Treat their employees’ time as if it’s as important as their own—The best managers earn respect by being every bit as prompt with their own employees as they are, for example, with their own boss. It shows you value your employees as individuals—a feeling that in all likelihood will be mutual.
Are unafraid to question their own management—In a thoughtful, respectful way, of course. As one colleague I used to work with put it: “If you’re just paying me to say what you want to hear—and not for my own opinions – then you’re paying me too much.” I’m not advocating cantankerous, difficult behavior—just independent, honest thoughts when needed.
Earn the trust of those they manage—The best managers are credible and always true to their word. In short, trustworthy.
On the other side of this equation, the best managers don’t:
Become intoxicated by positional power—A little power goes a long way; it’s easy to abuse. When too many people are too eager to please you, it’s tempting to take advantage of that. The best managers realize positional power is a privilege, and wield it judiciously.
Play favorites—As obvious in theory as this point may seem… most managers will readily admit it’s simply human nature to enjoy working with some employees more than others. Some people are just more naturally likable; some always have a great attitude, while others equally talented may not have the same charm or charisma. But any natural tendencies toward favoritism should be resisted; it’s not only unfair—it’s a quick way to lose, or at least damage, the respect of your team.

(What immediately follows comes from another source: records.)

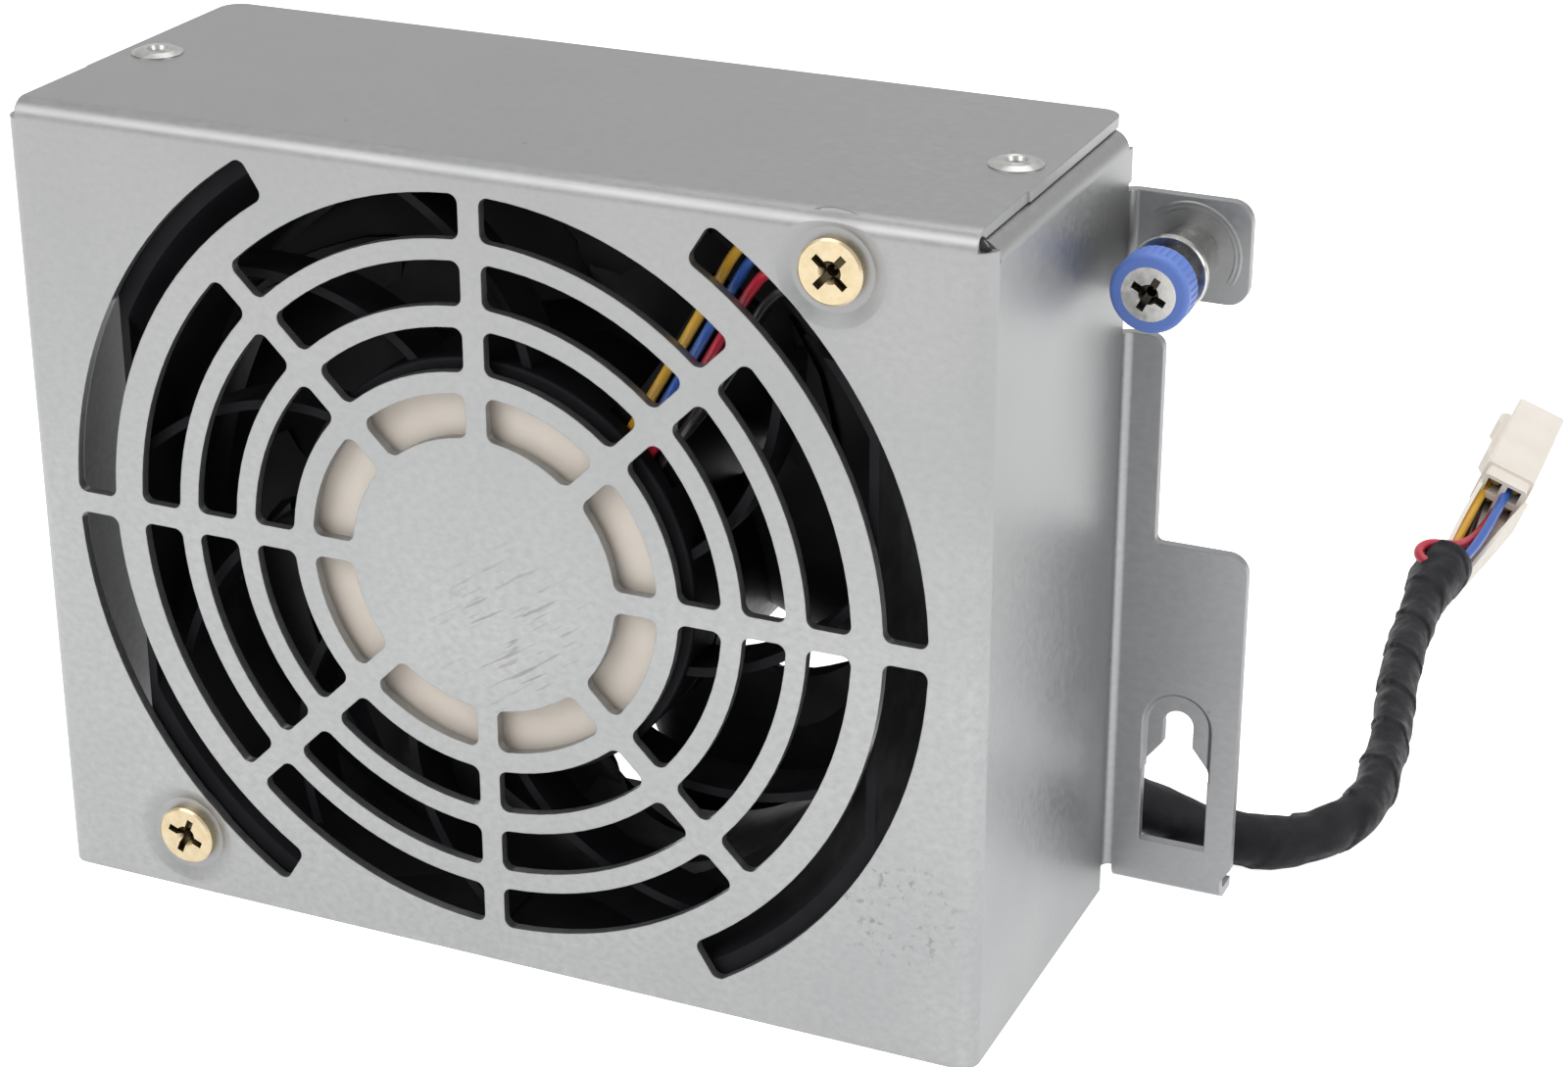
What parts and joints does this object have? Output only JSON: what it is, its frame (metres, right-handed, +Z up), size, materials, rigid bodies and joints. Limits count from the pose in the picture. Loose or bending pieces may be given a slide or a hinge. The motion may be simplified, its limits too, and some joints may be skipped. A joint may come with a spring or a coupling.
{
  "type": "server fan module",
  "caption": "Axial fan in a folded sheet-steel tray with a pierced ring grille, a captive thumbscrew, a keyhole flange and a taped lead with a plug.",
  "frame": {"origin": "on the bottom edge of the front panel's outer face, under the fan's axis", "axes": "+X to the right along the front panel, towards the mounting flange; +Y from the front panel into the tray, along the air flow; +Z up"},
  "size_m": [0.1446, 0.1987, 0.0965],
  "materials": {
    "zinc_sheet": "satin galvanised",
    "rivet_metal": "satin",
    "brass_screw": "bright plated",
    "black_plastic": "fine texture",
    "rotor_plastic": "satin",
    "label_film": "matt",
    "bearing_steel": "bright",
    "sleeve_brass": "machined",
    "core_steel": "dull",
    "copper_wire": "enamelled",
    "board_green": "gloss",
    "yoke_steel": "satin",
    "magnet_black": "dull",
    "shaft_steel": "polished",
    "plated_steel": "bright zinc",
    "cap_blue": "satin",
    "tape_black": "satin tape",
    "wire_yellow": "satin",
    "wire_blue": "satin",
    "wire_red": "satin",
    "wire_black": "satin",
    "plug_cream": "satin"
  },
  "bodies": {
    "module": {"tray": "zinc_sheet", "rivet_left": "rivet_metal", "rivet_right": "rivet_metal", "fan_screw_upper": "brass_screw", "fan_screw_lower": "brass_screw", "fan_frame": "black_plastic", "hub_label": "label_film", "bearing_sleeve": "sleeve_brass", "bearing_front": "bearing_steel", "bearing_rear": "bearing_steel", "stator_core": "core_steel", "winding_1": "copper_wire", "winding_2": "copper_wire", "winding_3": "copper_wire", "winding_4": "copper_wire", "circuit_board": "board_green", "thumb_ferrule": "plated_steel", "cable": "tape_black", "plug_housing": "plug_cream", "lead_yellow": "wire_yellow", "tail_yellow": "wire_yellow", "terminal_yellow": "sleeve_brass", "lead_blue": "wire_blue", "tail_blue": "wire_blue", "terminal_blue": "sleeve_brass", "lead_red": "wire_red", "tail_red": "wire_red", "terminal_red": "sleeve_brass", "lead_black": "wire_black", "tail_black": "wire_black", "terminal_black": "sleeve_brass"},
    "rotor": {"impeller": "rotor_plastic", "rotor_yoke": "yoke_steel", "rotor_magnet": "magnet_black", "shaft": "shaft_steel", "shaft_clip": "yoke_steel"},
    "screw_carrier": {"thumb_washer": "yoke_steel", "thumb_spring": "shaft_steel"},
    "thumb_screw": {"thumb_screw": "plated_steel", "thumb_cap": "cap_blue"}
  },
  "joints": [
    {"name": "rotor_spin", "type": "hinge", "parent": "module", "child": "rotor", "pos_m": [0, 0.02, 0.0484], "axis": [0, 1, 0], "continuous": true},
    {"name": "screw_press", "type": "slide", "parent": "module", "child": "screw_carrier", "axis": [0, 1, 0], "range_m": [0, 0.0028], "stiffness_N_per_m": 400, "springref_m": -0.002, "deforming": ["thumb_spring"]},
    {"name": "screw_turn", "type": "hinge", "parent": "screw_carrier", "child": "thumb_screw", "pos_m": [0.0653, 0.04, 0.08095], "axis": [0, 1, 0], "continuous": true}
  ]
}
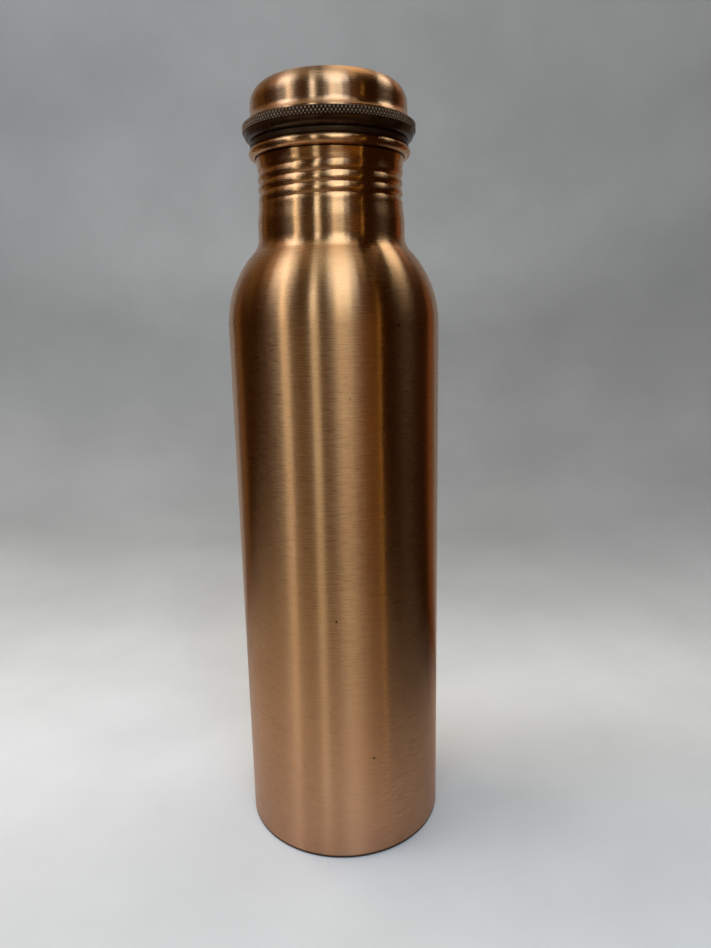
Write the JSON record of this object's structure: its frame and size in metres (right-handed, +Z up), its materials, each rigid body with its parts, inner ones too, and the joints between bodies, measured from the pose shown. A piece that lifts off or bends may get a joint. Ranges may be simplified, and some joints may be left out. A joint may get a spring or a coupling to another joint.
{
  "type": "water bottle",
  "caption": "Slender copper water bottle with a rolled-thread neck, curled lip and a screw-in stopper lid with a knurled grip ring under a copper cap.",
  "frame": {"origin": "centre of the circle the bottle stands on, on the bottle's axis", "axes": "+Z up along the bottle's axis, from the base to the lid; -Y is the side the viewer faces"},
  "size_m": [0.073, 0.073, 0.2643],
  "materials": {
    "copper_body": "fine circumferential brushing, satin, slightly tarnished copper",
    "copper_base": "pressed copper sheet, duller than the body",
    "copper_cap": "soft-polished copper with faint lathe lines",
    "stopper_black": "moulded black plastic, semi-gloss, with a diamond knurl",
    "gasket_black": "smooth black silicone rubber"
  },
  "bodies": {
    "bottle": {"bottle_body": "copper_body", "base_disc": "copper_base"},
    "seal": {"gasket": "gasket_black"},
    "lid": {"stopper": "stopper_black", "cap_shell": "copper_cap"}
  },
  "joints": [
    {"name": "lid_rise", "type": "slide", "parent": "bottle", "child": "seal", "axis": [0, 0, 1], "range_m": [0, 0.0159]},
    {"name": "lid_turn", "type": "hinge", "parent": "seal", "child": "lid", "pos_m": [0, 0, 0.2464], "axis": [0, 0, 1], "range_deg": [0, 1800]}
  ],
  "couplings": [
    {"joint": "lid_rise", "follows": "lid_turn", "m_per_rad": 0.00050532}
  ]
}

Go off half cocked—The best management decisions are rational and logical, not emotional. The daily frustrations of the job can easily lead one to impulsive decisions—they can even be cathartic (you’re fired!)—but hasty, angry decisions are rarely optimal for an organization.
Avoid conflict—Since a good amount of management involves addressing or adjudicating conflict situations, management is no place for conflict-avoiders. Resolving all types of conflict diplomatically and effectively is an integral part of the job, a core managerial skill.
Feel threatened by the abilities of their employees—The best managers are secure, and want to build a team of talented people whom they continue to develop. No less a business person than Warren Buffett is well known for wanting to be surrounded by “the brightest and most productive people” he can find. Based on my own modest experience, I couldn’t agree more. Since management is all about accomplishing things through others… the better people you have, the higher quality work your team or organization will produce.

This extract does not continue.